Raw records:
=-=-=-=-=

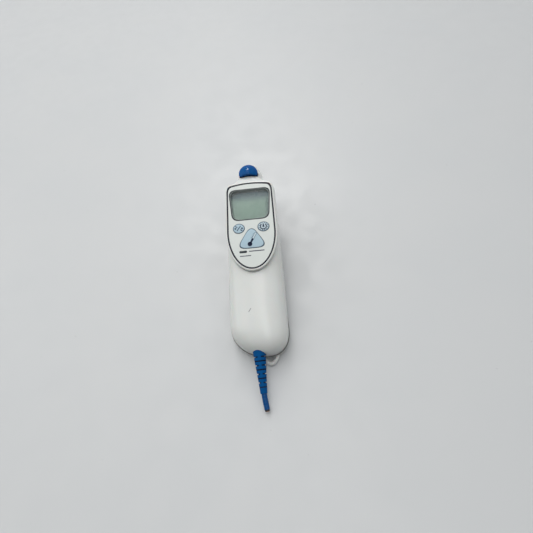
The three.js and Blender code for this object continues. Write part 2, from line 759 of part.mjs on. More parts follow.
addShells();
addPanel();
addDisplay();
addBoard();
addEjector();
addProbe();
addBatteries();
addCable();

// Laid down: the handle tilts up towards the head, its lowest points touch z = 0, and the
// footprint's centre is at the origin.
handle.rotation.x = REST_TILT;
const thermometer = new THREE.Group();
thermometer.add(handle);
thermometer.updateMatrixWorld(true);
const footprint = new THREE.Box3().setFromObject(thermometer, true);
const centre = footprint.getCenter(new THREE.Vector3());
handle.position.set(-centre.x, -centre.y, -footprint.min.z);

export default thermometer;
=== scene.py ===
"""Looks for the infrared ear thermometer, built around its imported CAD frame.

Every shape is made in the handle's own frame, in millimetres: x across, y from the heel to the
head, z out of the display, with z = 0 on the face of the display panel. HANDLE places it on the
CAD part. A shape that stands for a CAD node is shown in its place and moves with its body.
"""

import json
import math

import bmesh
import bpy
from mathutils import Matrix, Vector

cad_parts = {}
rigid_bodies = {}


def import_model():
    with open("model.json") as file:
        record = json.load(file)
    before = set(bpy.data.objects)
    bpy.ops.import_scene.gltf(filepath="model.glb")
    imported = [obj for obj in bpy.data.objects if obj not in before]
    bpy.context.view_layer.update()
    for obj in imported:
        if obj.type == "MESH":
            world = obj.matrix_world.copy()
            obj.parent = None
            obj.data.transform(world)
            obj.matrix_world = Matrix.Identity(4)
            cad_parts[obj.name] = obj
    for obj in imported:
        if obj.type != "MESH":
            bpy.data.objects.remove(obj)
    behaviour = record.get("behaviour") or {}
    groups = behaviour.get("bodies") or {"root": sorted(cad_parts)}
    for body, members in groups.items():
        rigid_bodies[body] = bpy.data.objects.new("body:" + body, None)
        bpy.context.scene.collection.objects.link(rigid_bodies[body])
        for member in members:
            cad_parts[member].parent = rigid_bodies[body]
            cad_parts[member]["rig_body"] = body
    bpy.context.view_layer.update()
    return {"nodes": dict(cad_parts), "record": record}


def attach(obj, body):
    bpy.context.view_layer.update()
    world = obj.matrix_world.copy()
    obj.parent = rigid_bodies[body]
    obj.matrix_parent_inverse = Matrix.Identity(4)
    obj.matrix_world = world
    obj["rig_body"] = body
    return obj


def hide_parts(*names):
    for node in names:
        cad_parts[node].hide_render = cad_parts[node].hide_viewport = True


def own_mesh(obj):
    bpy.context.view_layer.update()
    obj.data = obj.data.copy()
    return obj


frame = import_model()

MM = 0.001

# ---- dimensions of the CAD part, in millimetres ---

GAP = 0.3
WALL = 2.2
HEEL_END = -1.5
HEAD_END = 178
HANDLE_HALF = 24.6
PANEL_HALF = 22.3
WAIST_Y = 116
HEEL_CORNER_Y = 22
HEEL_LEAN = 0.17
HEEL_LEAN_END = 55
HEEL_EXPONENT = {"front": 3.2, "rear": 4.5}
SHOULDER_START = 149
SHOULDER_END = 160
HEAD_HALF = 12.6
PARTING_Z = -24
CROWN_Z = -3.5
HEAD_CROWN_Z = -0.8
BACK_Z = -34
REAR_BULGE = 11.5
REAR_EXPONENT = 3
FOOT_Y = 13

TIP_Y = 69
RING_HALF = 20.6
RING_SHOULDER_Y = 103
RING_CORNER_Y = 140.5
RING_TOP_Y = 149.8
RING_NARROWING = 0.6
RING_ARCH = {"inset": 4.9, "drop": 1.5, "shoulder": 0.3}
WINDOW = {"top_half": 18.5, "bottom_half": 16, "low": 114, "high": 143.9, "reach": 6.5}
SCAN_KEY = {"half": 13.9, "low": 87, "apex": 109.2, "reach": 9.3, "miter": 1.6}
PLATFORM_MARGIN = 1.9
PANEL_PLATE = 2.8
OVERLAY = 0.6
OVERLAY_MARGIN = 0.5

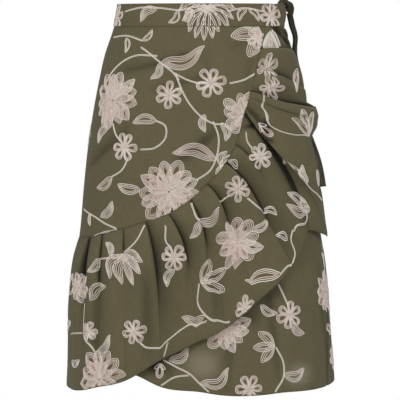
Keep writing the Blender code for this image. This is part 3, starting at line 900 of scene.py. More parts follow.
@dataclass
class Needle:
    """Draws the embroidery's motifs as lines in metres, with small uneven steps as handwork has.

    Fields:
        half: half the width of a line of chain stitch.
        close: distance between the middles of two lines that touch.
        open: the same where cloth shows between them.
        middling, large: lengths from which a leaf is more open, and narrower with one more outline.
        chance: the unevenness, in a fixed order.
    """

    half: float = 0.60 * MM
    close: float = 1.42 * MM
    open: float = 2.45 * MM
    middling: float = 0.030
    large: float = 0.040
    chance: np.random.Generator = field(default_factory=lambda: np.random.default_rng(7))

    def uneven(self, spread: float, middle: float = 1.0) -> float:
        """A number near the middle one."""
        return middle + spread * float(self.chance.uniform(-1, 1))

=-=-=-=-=

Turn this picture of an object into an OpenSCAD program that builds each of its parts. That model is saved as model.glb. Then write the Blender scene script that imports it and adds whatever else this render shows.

=-=-=-=-=

Requirements: Report only the number of lines that hold the string "json" in this listing.

Solution for this problem: 3